Crawlers re-fetch. A training crawler may revisit to pick up changes, a search-oriented crawler refreshes its index, and a real-time agent fetches on demand. Each pass re-downloads pages unless caching and conditional requests let the crawler or the CDN avoid resending unchanged bytes.

Without cache headers and ETags, a crawler has no way to know a page is unchanged and will re-download it in full. Strong caching and support for conditional requests (If-Modified-Since / If-None-Match returning 304) let unchanged content be skipped, cutting repeat egress substantially.

Every crawled page and asset is billable CDN egress
Multiple crawlers each crawling the whole site multiply the cost
Cache headers and 304 responses cut repeat downloads of unchanged content

Keeping cost proportional to value

Not every crawl is worth its bandwidth. Decide per token whether being crawled brings visibility you value, then size the cost against it. A search-oriented crawler that drives discovery may justify its egress; a training crawler you do not benefit from may not.
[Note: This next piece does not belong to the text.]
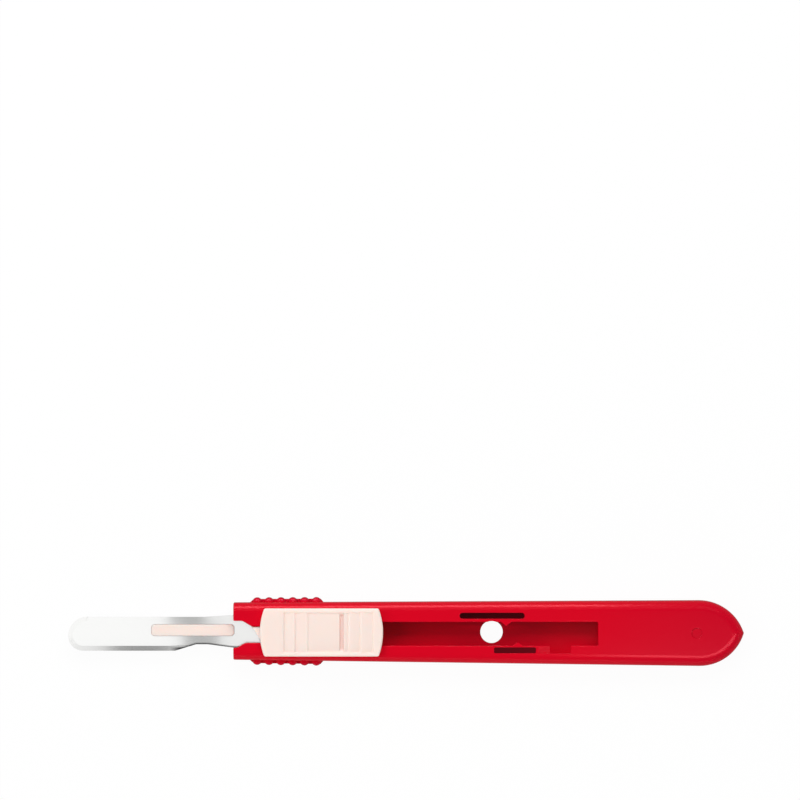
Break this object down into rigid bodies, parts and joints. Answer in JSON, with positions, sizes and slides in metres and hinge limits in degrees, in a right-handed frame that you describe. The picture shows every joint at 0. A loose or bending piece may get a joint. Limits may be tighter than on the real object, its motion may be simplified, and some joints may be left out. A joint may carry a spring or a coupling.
{
  "type": "retractable disposable scalpel",
  "caption": "Disposable scalpel with a round-bellied steel blade on a carrier that slides back into a ribbed moulded handle under a stepped thumb pad.",
  "frame": {"origin": "where the axis of the cross hole through the handle meets the plain back face", "axes": "+X towards the tail, along the handle and the slide; +Y towards the blade's spine; +Z out of the back face towards the thumb pad"},
  "size_m": [0.1438, 0.0146, 0.0092],
  "materials": {
    "handle_red": "glossy injection moulding",
    "carrier_ivory": "satin injection moulding",
    "blade_steel": "bright rolled faces with a ground edge"
  },
  "bodies": {
    "handle": {"handle": "handle_red"},
    "carrier": {"blade_carrier": "carrier_ivory", "blade": "blade_steel"}
  },
  "joints": [
    {"name": "carrier_slide", "type": "slide", "parent": "handle", "child": "carrier", "axis": [1, 0, 0], "range_m": [0, 0.04]}
  ]
}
Levers are caching (so the CDN serves cached bytes cheaply rather than hitting origin), conditional requests (so unchanged pages return 304), and rate limits (so a single token cannot fetch faster than you want to pay for). The exact savings depend on your site and provider, so measure before and after rather than assuming a figure.

How it appears in analytics and logs

A rise in CDN egress with no matching rise in human sessions usually means crawler volume, not audience. If a single AI token accounts for a large share of bytes served, it is a cost driver worth caching or throttling.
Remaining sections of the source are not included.